● WHAT TO PRODUCE
How does the data below read from its first line through the line containing "pin_freedom = 0.3"? Print those lines exactly.

● SOURCE DATA
— START —
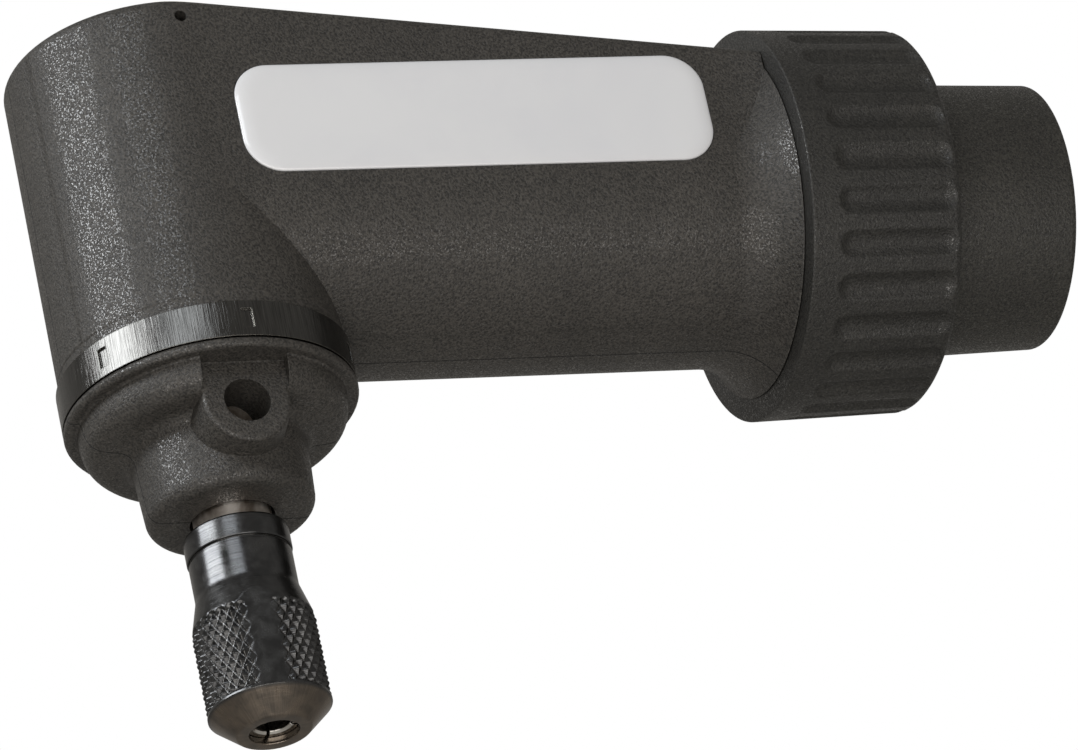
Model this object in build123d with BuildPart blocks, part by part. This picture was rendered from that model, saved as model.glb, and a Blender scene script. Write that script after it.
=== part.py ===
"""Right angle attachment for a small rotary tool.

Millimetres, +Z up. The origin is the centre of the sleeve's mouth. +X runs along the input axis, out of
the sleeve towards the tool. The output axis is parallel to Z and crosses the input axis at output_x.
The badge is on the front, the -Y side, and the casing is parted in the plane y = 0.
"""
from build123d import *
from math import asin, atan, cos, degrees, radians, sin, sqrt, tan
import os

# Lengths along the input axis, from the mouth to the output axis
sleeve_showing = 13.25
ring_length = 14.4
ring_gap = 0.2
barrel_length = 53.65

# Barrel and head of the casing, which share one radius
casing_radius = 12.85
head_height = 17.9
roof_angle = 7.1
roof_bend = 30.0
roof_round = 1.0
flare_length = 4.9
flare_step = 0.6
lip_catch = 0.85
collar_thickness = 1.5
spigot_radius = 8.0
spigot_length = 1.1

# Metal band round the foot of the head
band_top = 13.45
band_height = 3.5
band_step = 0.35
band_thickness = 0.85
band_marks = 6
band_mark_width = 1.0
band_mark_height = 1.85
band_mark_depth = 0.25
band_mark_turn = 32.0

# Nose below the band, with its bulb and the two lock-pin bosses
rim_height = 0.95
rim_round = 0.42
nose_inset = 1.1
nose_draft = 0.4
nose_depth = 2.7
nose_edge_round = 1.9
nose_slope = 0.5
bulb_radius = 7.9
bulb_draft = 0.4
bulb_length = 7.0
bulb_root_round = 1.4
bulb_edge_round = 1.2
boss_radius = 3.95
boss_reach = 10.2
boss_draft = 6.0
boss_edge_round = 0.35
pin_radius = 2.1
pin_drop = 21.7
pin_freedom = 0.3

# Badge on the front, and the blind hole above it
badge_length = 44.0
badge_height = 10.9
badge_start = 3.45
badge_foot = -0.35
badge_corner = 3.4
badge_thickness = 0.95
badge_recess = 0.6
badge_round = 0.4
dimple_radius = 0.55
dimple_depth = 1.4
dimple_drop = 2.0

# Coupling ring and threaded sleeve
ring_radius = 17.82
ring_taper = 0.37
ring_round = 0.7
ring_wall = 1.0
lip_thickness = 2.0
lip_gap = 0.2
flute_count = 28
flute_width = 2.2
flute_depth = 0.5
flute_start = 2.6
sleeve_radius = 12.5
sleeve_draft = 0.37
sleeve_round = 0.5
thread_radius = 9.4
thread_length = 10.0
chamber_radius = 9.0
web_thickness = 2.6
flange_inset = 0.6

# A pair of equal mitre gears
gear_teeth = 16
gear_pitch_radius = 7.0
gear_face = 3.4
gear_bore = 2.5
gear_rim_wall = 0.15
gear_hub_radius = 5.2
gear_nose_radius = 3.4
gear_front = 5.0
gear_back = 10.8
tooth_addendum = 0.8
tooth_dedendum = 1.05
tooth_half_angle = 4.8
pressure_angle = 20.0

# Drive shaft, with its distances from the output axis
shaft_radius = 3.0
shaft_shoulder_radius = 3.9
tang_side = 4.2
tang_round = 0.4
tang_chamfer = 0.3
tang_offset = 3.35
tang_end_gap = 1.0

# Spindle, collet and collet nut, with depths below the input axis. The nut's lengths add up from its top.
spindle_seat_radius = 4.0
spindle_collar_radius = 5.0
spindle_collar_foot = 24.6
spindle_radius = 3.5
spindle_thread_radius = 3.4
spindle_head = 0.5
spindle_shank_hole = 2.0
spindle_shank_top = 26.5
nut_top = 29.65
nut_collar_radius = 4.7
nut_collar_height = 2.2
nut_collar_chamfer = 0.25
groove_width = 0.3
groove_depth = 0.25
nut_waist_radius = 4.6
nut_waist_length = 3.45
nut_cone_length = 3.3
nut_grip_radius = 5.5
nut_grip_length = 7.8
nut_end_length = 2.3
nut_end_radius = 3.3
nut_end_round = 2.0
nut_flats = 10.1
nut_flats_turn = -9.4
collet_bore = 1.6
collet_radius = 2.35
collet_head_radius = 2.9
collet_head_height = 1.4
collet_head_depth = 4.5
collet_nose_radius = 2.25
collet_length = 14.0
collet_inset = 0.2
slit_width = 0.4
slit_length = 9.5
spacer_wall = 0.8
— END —
● RESPONSE BELOW
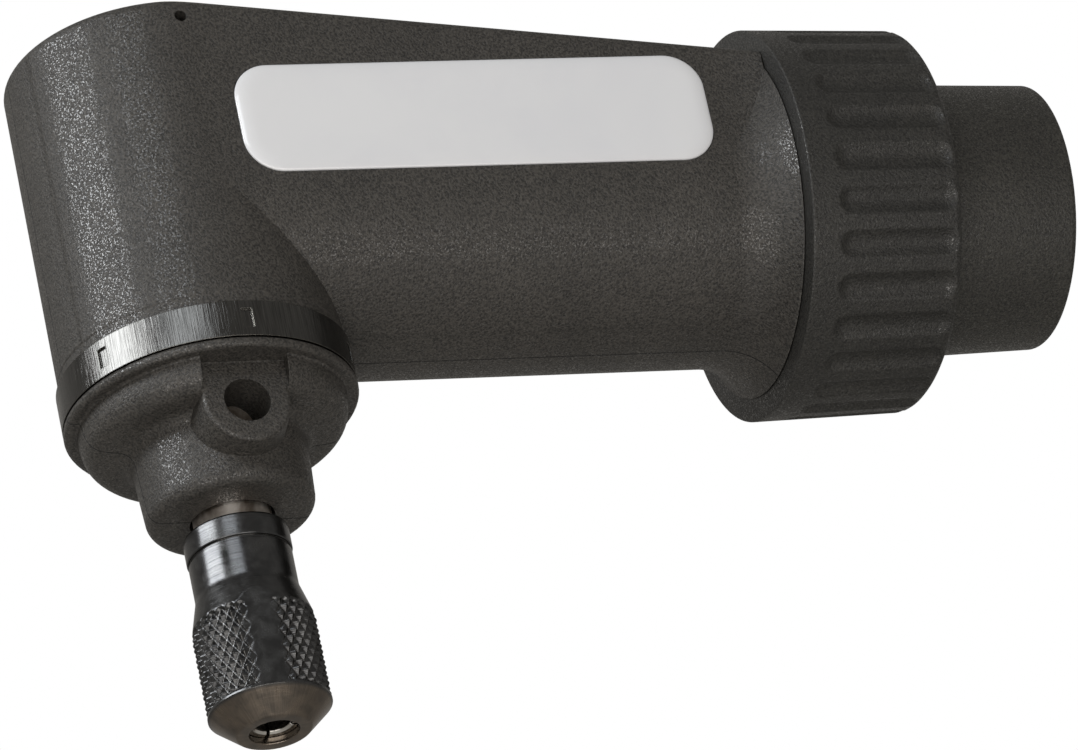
Model this object in build123d with BuildPart blocks, part by part. This picture was rendered from that model, saved as model.glb, and a Blender scene script. Write that script after it.
=== part.py ===
"""Right angle attachment for a small rotary tool.

Millimetres, +Z up. The origin is the centre of the sleeve's mouth. +X runs along the input axis, out of
the sleeve towards the tool. The output axis is parallel to Z and crosses the input axis at output_x.
The badge is on the front, the -Y side, and the casing is parted in the plane y = 0.
"""
from build123d import *
from math import asin, atan, cos, degrees, radians, sin, sqrt, tan
import os

# Lengths along the input axis, from the mouth to the output axis
sleeve_showing = 13.25
ring_length = 14.4
ring_gap = 0.2
barrel_length = 53.65

# Barrel and head of the casing, which share one radius
casing_radius = 12.85
head_height = 17.9
roof_angle = 7.1
roof_bend = 30.0
roof_round = 1.0
flare_length = 4.9
flare_step = 0.6
lip_catch = 0.85
collar_thickness = 1.5
spigot_radius = 8.0
spigot_length = 1.1

# Metal band round the foot of the head
band_top = 13.45
band_height = 3.5
band_step = 0.35
band_thickness = 0.85
band_marks = 6
band_mark_width = 1.0
band_mark_height = 1.85
band_mark_depth = 0.25
band_mark_turn = 32.0

# Nose below the band, with its bulb and the two lock-pin bosses
rim_height = 0.95
rim_round = 0.42
nose_inset = 1.1
nose_draft = 0.4
nose_depth = 2.7
nose_edge_round = 1.9
nose_slope = 0.5
bulb_radius = 7.9
bulb_draft = 0.4
bulb_length = 7.0
bulb_root_round = 1.4
bulb_edge_round = 1.2
boss_radius = 3.95
boss_reach = 10.2
boss_draft = 6.0
boss_edge_round = 0.35
pin_radius = 2.1
pin_drop = 21.7
pin_freedom = 0.3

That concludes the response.